Illustrations by Mark Poutenis
3. Champagne Whores
Who's the artist at this party? Who cares! To the champagne whores of Art Basel, there's one simple thing that makes an event worth attending: free booze. If it happens at a fancy VIP event packed with art world bigwigs, all the better. But you'll find these festive freeloaders just about anywhere willing to fill their cups: gallery openings, block parties, you name it.
Of course, everybody loves free booze. So Miami's champagne whores have evolved into Art Basel's alpha set, playing the part of a Very Important Party Person who simply must be admitted to that Perrier-Jouet-sponsored gala, no matter what it says on the list. From their short skirts to the sweet nothings they whisper into bouncers' ears, they know how to do what it takes to get loaded for free. You can't beat 'em, so you might as well join 'em (a.k.a pretend you're part of their posse to sneak past the velvet rope).
2. Art Moguls
These are the decision-makers. The career makers (or breakers).
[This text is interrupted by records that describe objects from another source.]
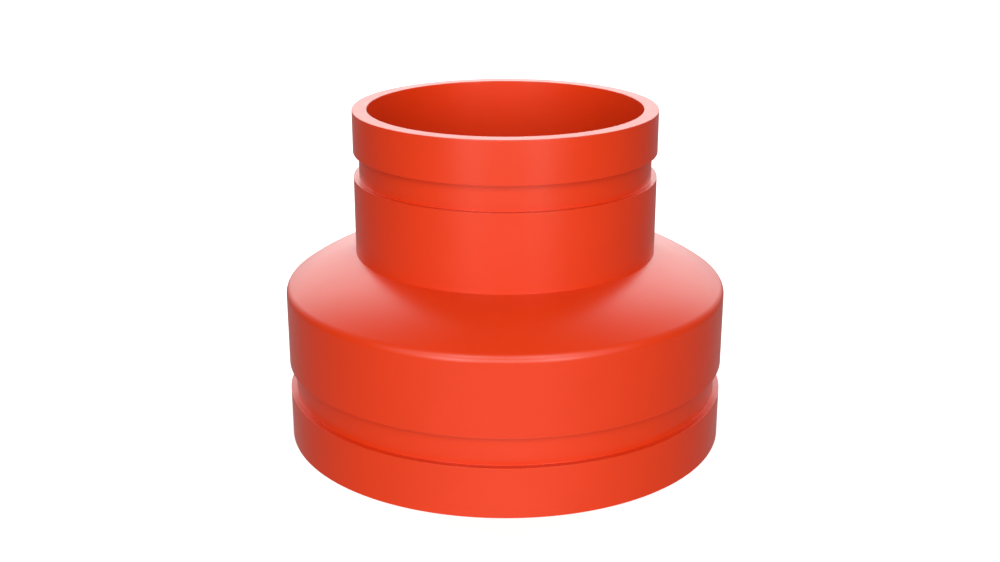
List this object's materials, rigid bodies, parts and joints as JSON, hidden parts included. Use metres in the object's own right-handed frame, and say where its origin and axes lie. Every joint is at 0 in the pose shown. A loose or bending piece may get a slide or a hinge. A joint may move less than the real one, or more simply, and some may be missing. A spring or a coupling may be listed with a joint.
{
  "type": "grooved concentric reducer",
  "caption": "Grooved-end concentric pipe reducer: large pipe end below, domed shoulder and smaller pipe end above, each with a coupling groove, in orange-red enamel.",
  "frame": {"origin": "centre of the large end's face, on the pipe axis, where the fitting stands", "axes": "+Z along the pipe axis from the large end to the small end; the fitting is round, so X and Y are free"},
  "size_m": [0.1683, 0.1682, 0.127],
  "materials": {
    "enamel_on_pipe": "semi-gloss orange-red enamel on steel pipe",
    "enamel_on_ring": "semi-gloss orange-red enamel on pressed steel",
    "enamel_on_weld": "semi-gloss orange-red enamel over weld metal"
  },
  "bodies": {
    "root": {"large_end_nipple": "enamel_on_pipe", "corner_weld": "enamel_on_weld", "domed_ring": "enamel_on_ring", "neck_weld": "enamel_on_weld", "small_end_nipple": "enamel_on_pipe"}
  },
  "joints": []
}
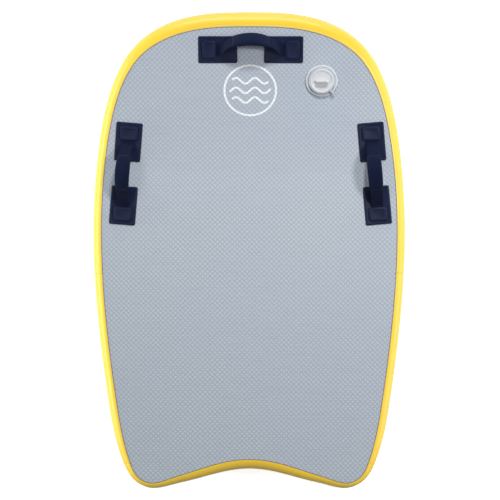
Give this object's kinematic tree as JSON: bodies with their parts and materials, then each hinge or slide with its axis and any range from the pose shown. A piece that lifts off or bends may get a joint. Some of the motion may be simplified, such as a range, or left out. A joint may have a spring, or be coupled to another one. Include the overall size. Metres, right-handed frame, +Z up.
{
  "type": "inflatable bodyboard",
  "caption": "Inflatable drop-stitch bodyboard with swelling rails, a turned-up nose, a crescent tail, padded webbing grab handles and a push-pin air valve with a screw cap.",
  "frame": {"origin": "on the surface the board lies on, under the middle of its length and width", "axes": "+Y to the nose, +Z up off the deck, +X to the rider's right"},
  "size_m": [0.6704, 1.0155, 0.1587],
  "materials": {
    "rail_pvc": "glossy yellow PVC tape",
    "deck_pad": "matt grey, diamond embossed",
    "bottom_pvc": "smooth white PVC",
    "skin_pvc": "PVC-coated fabric",
    "inner_pvc": "PVC-coated fabric",
    "thread": "polyester threads",
    "patch_pvc": "welded PVC, satin",
    "webbing": "woven webbing",
    "grip_foam": "closed-cell foam",
    "grip_cloth": "neoprene-faced cloth",
    "valve_plastic": "moulded nylon, satin",
    "nut_plastic": "moulded nylon",
    "pin_plastic": "moulded acetal",
    "seal_rubber": "soft seal",
    "tether_rubber": "soft moulded leash",
    "spring_steel": "stainless wire"
  },
  "bodies": {
    "board": {"drop_threads": "thread", "top_skin": "skin_pvc", "bottom_skin": "skin_pvc", "inner_sidewall_front": "inner_pvc", "inner_sidewall_rear": "inner_pvc", "nose_rail_tape": "rail_pvc", "left_rail_tape": "rail_pvc", "right_rail_tape": "rail_pvc", "tail_rail_tape": "rail_pvc", "deck_pad": "deck_pad", "bottom_slick": "bottom_pvc", "nose_handle_patch_a": "patch_pvc", "nose_handle_patch_b": "patch_pvc", "nose_handle_cover_a": "patch_pvc", "nose_handle_cover_b": "patch_pvc", "left_handle_patch_a": "patch_pvc", "left_handle_patch_b": "patch_pvc", "left_handle_cover_a": "patch_pvc", "left_handle_cover_b": "patch_pvc", "right_handle_patch_a": "patch_pvc", "right_handle_patch_b": "patch_pvc", "right_handle_cover_a": "patch_pvc", "right_handle_cover_b": "patch_pvc", "valve_body": "valve_plastic", "valve_backing_nut": "nut_plastic", "valve_gasket": "seal_rubber"},
    "nose_grip": {"nose_handle_webbing": "webbing", "nose_handle_grip_foam": "grip_foam", "nose_handle_grip_sleeve": "grip_cloth"},
    "left_grip": {"left_handle_webbing": "webbing", "left_handle_grip_foam": "grip_foam", "left_handle_grip_sleeve": "grip_cloth"},
    "right_grip": {"right_handle_webbing": "webbing", "right_handle_grip_foam": "grip_foam", "right_handle_grip_sleeve": "grip_cloth"},
    "cap_leash": {"cap_tether": "tether_rubber"},
    "cap": {"valve_cap": "valve_plastic", "cap_seal": "seal_rubber"},
    "pin_spring": {"valve_spring": "spring_steel"},
    "push_pin": {"valve_push_pin": "pin_plastic", "valve_poppet": "seal_rubber"}
  },
  "joints": [
    {"name": "nose_grip_swing", "type": "hinge", "parent": "board", "child": "nose_grip", "pos_m": [0.003, 0.42299, 0.11673], "axis": [1, 0, 0], "range_deg": [-9, 101], "stiffness_Nm_per_rad": 0.3, "deforming": ["nose_handle_webbing"]},
    {"name": "left_grip_swing", "type": "hinge", "parent": "board", "child": "left_grip", "pos_m": [-0.262, 0.16577, 0.08203], "axis": [0.0802, 0.9966, 0.0168], "range_deg": [-49, 61], "stiffness_Nm_per_rad": 0.3, "deforming": ["left_handle_webbing"]},
    {"name": "right_grip_swing", "type": "hinge", "parent": "board", "child": "right_grip", "pos_m": [0.266, 0.16577, 0.08202], "axis": [-0.0891, 0.9959, 0.0167], "range_deg": [-50.5, 59.5], "stiffness_Nm_per_rad": 0.3, "deforming": ["right_handle_webbing"]},
    {"name": "cap_lift", "type": "slide", "parent": "board", "child": "cap_leash", "axis": [0, -0.209, 0.9779], "range_m": [0, 0.045], "deforming": ["cap_tether"]},
    {"name": "cap_turn", "type": "hinge", "parent": "cap_leash", "child": "cap", "pos_m": [0.1525, 0.35856, 0.10759], "axis": [0, -0.209, 0.9779], "range_deg": [0, 90]},
    {"name": "pin_press", "type": "slide", "parent": "board", "child": "pin_spring", "axis": [0, 0.209, -0.9779], "range_m": [0, 0.005], "stiffness_N_per_m": 400, "springref_m": -0.002, "deforming": ["valve_spring"]},
    {"name": "pin_turn", "type": "hinge", "parent": "pin_spring", "child": "push_pin", "pos_m": [0.1525, 0.36065, 0.09781], "axis": [0, -0.209, 0.9779], "range_deg": [0, 90]}
  ]
}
The ones who decide whose work is worth seeing, and why. Think of them as the Anna Wintours of the art world: museum directors, board chairmen, and other respected institutional royalty. They've spent a lifetime analyzing the merits of artists you've never heard of, they're responsible for millions, and sometimes billions, of dollars in charitable donations, and they have a zero tolerance policy for your bullshit. Be awed. Be inspired. Be afraid.
1. Baffled Tourists
You've gotta pity the poor bastards. Here they are in Miami, just trying to enjoy a little sand and sun before heading back up north to Frigidville, Minnesota. Hotel rates seemed a little pricey this week, sure, but that's just the price of the big city, right?
Oh, these sad, sunburned, fanny-pack-sporting fools. How could they not know? Do they not have Google in Frigidville? Do they curse their own poor planning as they spend hours attempting to flag down a cab, elbowing their way through Collins Ave. foot traffic, marveling at all the oddly dressed, strangely accented people passing by?
No. They blame Miami. "I can't understand why anybody would come here," they grumble to each other. "Next year, we're going to Cabo."